En parallèle, l’offensive des talibans se renforçait et dès juillet les premières capitales régionales tombaient entre leurs mains. L’armée afghane, privée de l’appui de l’aviation américaine et se sentant dorénavant livrée à elle-même, s’est vue contrainte de passer des accords locaux avec les talibans ou bien, devant la menace, s’est totalement dispersée.Ce fut le début de la débandade.
Avant le 15 août, trois villes stratégiques tombaient aux mains des talibans: Kandahar, berceau de leur mouvement, Herat à l’ouest, qui contrôle la frontière avec l’Iran, et Mazar-e-Sharif au Nord, qui contrôle la frontière avec le Tadjikistan et l’Asie centrale.
C’est à ce moment-là seulement qu’ Américains et Occidentaux décident enfin d’accélérer le mouvement mais il est trop tard. Les ordres d’évacuation immédiate donnés par Lloyd Austin se heurtent à la demande de temps de l’ambassadeur qui semble ne pas avoir encore pris la mesure de l’urgence.
Tandis que Joe Biden et le personnel de la Maison Blanche prennent leurs quartiers d’été, le président afghan Ashraf Ghani se retrouve totalement isolé dans son palais du centre de Kaboul. Le secrétaire d’Etat Antony Blinken tente une négociation de la dernière chance avec les talibans, leur proposant d’accepter de rester hors de Kaboul en échange de la mise en place d’un gouvernement intérimaire, sans Ashraf Ghani, et auquel eux- mêmes seraient associés.
Dès le lendemain pourtant, les talibans entrent dans Kaboul, tous les points de contrôle ayant étés abandonnés par l’armée afghane.Le président Ghani décolle en hélicoptère des jardins du palais, direction l'Ouzbékistan puis les Emirats, afin d’éviter le sort tragique de son prédécesseur Najibullah en 1996, lors de la première prise de Kaboul par les talibans.

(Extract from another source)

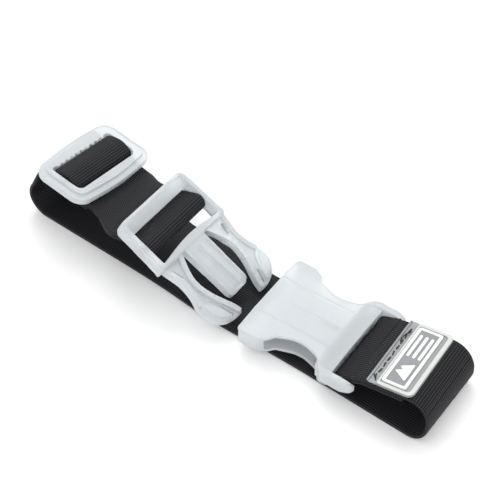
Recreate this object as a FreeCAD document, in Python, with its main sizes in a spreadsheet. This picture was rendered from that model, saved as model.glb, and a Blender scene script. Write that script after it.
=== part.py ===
import FreeCAD, Part
import math
import os
import re

# Luggage strap: a closed loop of ribbed webbing lying on its side, with an adjuster slider, an open
# side-release buckle and a sewn soft label. Millimetres and degrees.
# +X runs along the strap from the slider's fold to the label's fold, +Y across the webbing, +Z up.
# The origin is on the surface the strap lies on, under the middle of the whole object.

SIZES = [
    # webbing
    ("web_width", 38.0, "width of the webbing"),
    ("web_thick", 1.4, "thickness of the webbing"),
    ("layer_gap", 0.05, "air between two layers of webbing"),
    ("run_start", -95.2, "left end of the flat run on the surface"),
    ("run_end", 94.6, "right end of the flat run on the surface"),
    ("left_reach", -104.4, "centreline of the left fold, furthest out"),
    ("left_rise", 12.5, "height at which the left fold leans back over the loop"),
    ("right_reach", 103.7, "centreline of the right fold, furthest out"),
    ("fold_radius", 8.8, "bend radius of both folds"),
    ("run_y", 1.4, "middle of the flat run"),
    # adjuster slider: origin at the back edge of its opening, on the top face
    ("slider_x", -90.0, ""),
    ("slider_y", 3.0, ""),
    ("slider_z", 29.2, ""),
    ("slider_pitch", 10.5, "front end down"),
    ("slider_yaw", 1.2, ""),
    ("slider_roll", -12.2, "far side down"),
    ("slider_thick", 4.0, ""),
    ("slider_back", -6.4, "back edge of the slider"),
    ("slider_front", 23.6, "front edge of the slider"),
    ("slider_half", 24.6, "half the slider's width"),
    ("slider_open_length", 16.4, ""),
    ("slider_open_half", 19.7, ""),
    ("slider_corner", 6.0, "corner radius of the slider"),
    ("slider_back_crown", 1.6, "how far the back edge bows out"),
    ("slider_front_crown", 2.2, "how far the front edge bows out"),
    ("tooth_count", 10, "teeth on the back bar"),
    ("tooth_row_half", 16.5, "half the length of the row of teeth"),
    ("tooth_depth", 0.9, ""),
    ("slider_bar_x", 8.2, "centre bar of the slider"),
    ("slider_bar_z", -4.2, ""),
    ("slider_bar_radius", 1.6, ""),
    ("loop_start", -2.6, "webbing over the centre bar, from the back edge of the opening"),
    ("loop_end", 22.6, ""),
    ("loop_reach", 6.6, "from the centre bar to where the webbing starts to rise over it"),
    ("loop_shoulder", 5.5, "from the centre bar to where it levels off"),
    ("loop_crown", 1.0, "top of the webbing's centreline over the bar"),
    ("loop_drop", 4.7, "top of that webbing under the slider's top face, where it is flat"),
    ("joint_gap", 0.1, "air between webbing on two moving pieces"),
    # plug half of the buckle: origin at the back edge of its frame, on the top face
    ("plug_x", -42.8, ""),
    ("plug_y", -4.6, ""),
    ("plug_z", 36.0, ""),
    ("plug_pitch", 28.0, "nose down"),
    ("plug_yaw", 1.7, ""),
    ("plug_roll", -5.0, "far side down"),
    ("frame_length", 26.5, ""),
    ("frame_thick", 6.2, ""),
    ("frame_back_half", 22.0, "half width at the back bar"),
    ("frame_front_half", 22.9, "half width at the shoulders"),
    ("frame_corner", 4.0, ""),
    ("frame_open_start", 6.8, ""),
    ("frame_open_middle", 21.9, "front edge of the opening on the centreline"),
    ("frame_open_end", 23.2, "front edge of the opening at the rails"),
    ("frame_open_half", 19.5, ""),
    ("back_bar_thick", 5.0, ""),
    ("ladder_x", 14.0, "ladder bar that the webbing turns round"),
    ("ladder_z", -3.4, ""),
    ("ladder_radius", 2.0, ""),
    ("run_reach", 3.0, "how far the webbing runs straight out of the slider and the plug"),
    ("run_bend", 8.0, "bend radius of the upper layer between them"),
    ("upper_leg_x", 0.2, "where the upper layer leaves the plug"),
    ("upper_leg_z", -12.0, ""),
    ("lower_leg_x", 1.2, "where the lower layer leaves the plug"),
    ("lower_leg_z", -13.2, ""),
    ("upper_turn_x", 6.4, "where the upper layer turns under the back bar"),
    ("upper_turn_z", -6.9, ""),
    ("lower_turn_x", 8.0, "where the lower layer turns with it"),
    ("lower_turn_z", -7.6, ""),
    ("tongue_end", 54.0, ""),
    ("tongue_root_half", 6.7, ""),
    ("tongue_tip_half", 6.3, ""),
    ("tongue_top", -0.7, ""),
    ("tongue_thick", 4.2, ""),
    ("arm_gap", 0.75, "room at the root for the arm to bend"),
    ("arm_top", -0.9, ""),
    ("arm_thick", 3.8, ""),
    ("arm_pivot_x", 28.95, "where the arm bends"),
    ("arm_pivot_y", 15.3, ""),
    ("arm_root_radius", 2.4, ""),
    # socket half of the buckle: origin at the middle of its mouth, on the top face
    ("socket_x", 16.5, ""),
    ("socket_y", -0.9, ""),
    ("socket_z", 13.9, ""),
    ("socket_pitch", 0.0, ""),
    ("socket_yaw", 2.8, ""),
    ("socket_roll", -0.9, ""),
    ("socket_thick", 12.0, ""),
    ("socket_wall", 1.8, "thickness of the top and bottom plates"),
    ("mouth_half", 22.9, "half the mouth's width"),
    ("cavity_half", 20.6, ""),
    ("cavity_end", 36.0, ""),
    ("slot_start", 42.9, "front edge of the webbing slot"),
    ("slot_half", 19.4, ""),
    ("socket_bar_x", 46.8, "rear bar that the webbing is sewn round"),
    ("socket_bar_radius", 2.0, ""),
    ("ear_half", 22.8, ""),
    ("window_half", 13.6, "half width of the plates between the side windows"),
    ("rib_start", 27.6, "rib between the plates behind the tongue"),
    ("rib_thick", 2.6, ""),
    # label, sewn on the top run: origin at the middle of its left edge, on the webbing
    ("crest_x", 74.5, ""),
    ("crest_y", 1.4, ""),
    ("crest_z", 16.9, ""),
    ("crest_pitch", -8.5, "far end of the label up"),
    ("crest_yaw", 5.7, ""),
    ("crest_roll", -4.5, "far side down"),
    ("label_length", 18.2, ""),
    ("label_width", 37.4, ""),
    ("label_thick", 1.2, ""),
    ("label_corner", 3.0, ""),
    ("label_hem", 4.2, "sewn strip of the label"),
    ("border_inset", 1.0, "clear edge outside the white border"),
    ("border_width", 1.2, ""),
    ("loop_rise", 25.0, "angle at which the webbing leaves the socket's bar"),
    ("loop_x", 49.6, "upper end of the loop round that bar, from the mouth of the socket"),
    ("level_start", -0.8, "where the top run is level with the label, from the label's left edge"),
    ("level_end", 18.6, ""),
    ("tail_end", 16.0, "folded end of the webbing under the label"),
    ("tail_gap", 0.35, "air between the label's run and that folded end"),
    ("thread", 0.5, "diameter of the sewing thread"),
    ("stitch_count", 9, "stitches in the label's hem"),
    ("stitch_share", 0.72, "how much of a stitch's pitch its thread covers"),
    ("seam_half", 16.3, "half the seam's length"),
]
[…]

Enfui à la hâte, sans même prévenir ses ministres, sans un mot pour son peuple, Ashraf Ghani aura déclenché la panique générale et la fuite éperdue vers l’aéroport.
Victoire des talibans
La voie est libre, et les talibans ont alors beau jeu d’expliquer au général Mc Kenzie, chef de l’état-major en charge de l’Afghanistan, qu’ils se doivent de prendre le contrôle de Kaboul afin de combler le vide sécuritaire qui y règne dorénavant.
Mc Kenzie fait profil bas expliquant que seule lui importe l’évacuation des citoyens américains, des alliés afghans et des autres personnes en danger et accepte la date butoir du 31 août pour mener à bien cette opération. L’Amérique a baissé la tête une fois encore.
Près de vingt ans après leur capitulation devant les forces US et les insurgés de l’Alliance du Nord, les talibans sont de retour en Afghanistan. Vingt ans de guerre et un coût pharaonique pour les Etats-Unis n’ont pas eu raison d’une partie de ce peuple, tout comme le déploiement invraisemblable des forces au Vietnam n’avait pas eu raison des Nord vietnamiens.
Après la chute de Saïgon en 1975, et la prise de l’ambassade américaine à Téhéran, l’échec de la guerre d’Afghanistan et le prise de Kaboul par les talibans constituent une nouvelle défaite cuisante pour les américains.